Collectif, Nouveau Roman. Correspondance, 1946–1999

Un moment nou­veau du roman

Publié sous la direc­tion de Jean-Yves Tadié, ce livre ras­semble — à l’exception de Mar­gue­rite Duras et de Beckett — ceux qui dès les années 60–70, autour de Jérôme Lin­don et ses édi­tions, allaient for­mer le “Nou­veau roman”  sous lequel se des­sina sinon une école du moins un aéro­page dis­si­dent des nar­ra­tions  communes.

Il est vrai que les uni­vers roma­nesques sont bien dif­fé­rents.
Claude Simon laisse une grande place à l’Histoire du temps dans ses romans : chez Robbe-Grillet (sans doute le plus proche de Lin­don), elle se dissout.

Quant à Michel Butor, Claude Ollier, Robert Pin­get, Natha­lie Sar­raute, ils ne font que tour­ner autour.

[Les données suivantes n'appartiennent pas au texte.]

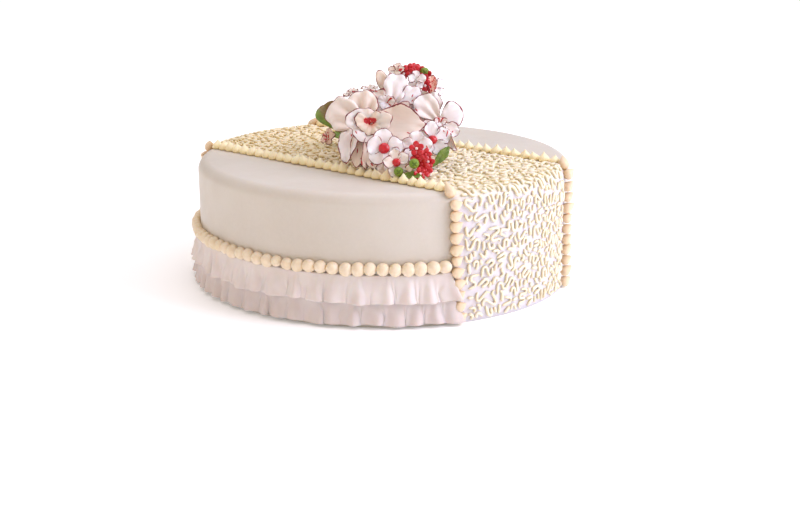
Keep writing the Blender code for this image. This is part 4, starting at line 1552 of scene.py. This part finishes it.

Mais dans ce livre se dis­cerne com­bien les uns et des autres se sou­tiennent, se lisent, s’éloignent et de fait les lettres témoignent sinon de l’existence d’un mou­ve­ment lit­té­raire com­pact, du moins d’un moment nou­veau du roman.
Ce cor­pus devient une pièce jus­ti­fi­ca­tive de cette étape majeure.

Au gré des cha­pitres se décline un pas­sage vers une nou­velle voie et une autre expé­rience de la fic­tion. La mons­tra­tion du secret de l”existence y échappe à la nar­ra­tion clas­sique comme à ses repères. Cha­cun des impé­trants s’oblige à un tra­vail de décryp­tage.
Le roma­nesque est détourné du lit de son fleuve tran­quille et fait le jeu d’une autre proxi­mité plus intéressante.

La fic­tion perd son sta­tut de bloc de réfé­rence au réel afin qu’émerge une lit­té­ra­lité dif­fé­rente faite de frag­men­ta­tions, dis­per­sions, inci­sions, cou­pures. De ces bribes assem­blées sur­git chez un Pin­get l’attrait du néant mais pour Simon ou Sar­raute la quête du sens. Dans tous les cas, la poé­tique de l’imaginaire prend des tour­nures incon­nues.
Chaque oeuvre reste l’approche ou le pro­lon­ge­ment d’un livre entrevu qui répon­drait par explo­ra­tions de nou­velles don­nées et archives à la fois au “sommes-nous” de Jabès et au “si je suis” de Beckett.

Les auteurs qui ont pul­vé­risé les voies de la pré­ten­due trans­pa­rence nar­ra­tive sont là sai­sis au plus près de leur vie et de leurs pré­oc­cu­pa­tions lit­té­raires. Et leur cor­res­pon­dance fait émer­ger cer­taines pièces qui font par­tie d’une entre­prise mul­ti­forme.
Elles ne peuvent l’englober en sa totalité.

Mais cela résonne comme un puzzle, un assem­blage de pièces dis­pa­rates qui laissent appa­raître jusqu’à des doutes voire des confu­sions et des absences face aux idées admises.
Et ce, en  une lucide simplicité.

jean-paul gavard-perret

Col­lec­tif, Nou­veau Roman. Cor­res­pon­dance, 1946–1999, Michel Butor, Claude Mau­riac, Claude Ollier, Robert Pin­get, Alain Robbe-Grillet, Natha­lie Sar­raute et Claude Simon,
édi­tion de Car­rie Land­fried & Oli­vier Wag­ner,  Gal­li­mard, col­lec­tion Blanche,Paris, 2021, 336 p.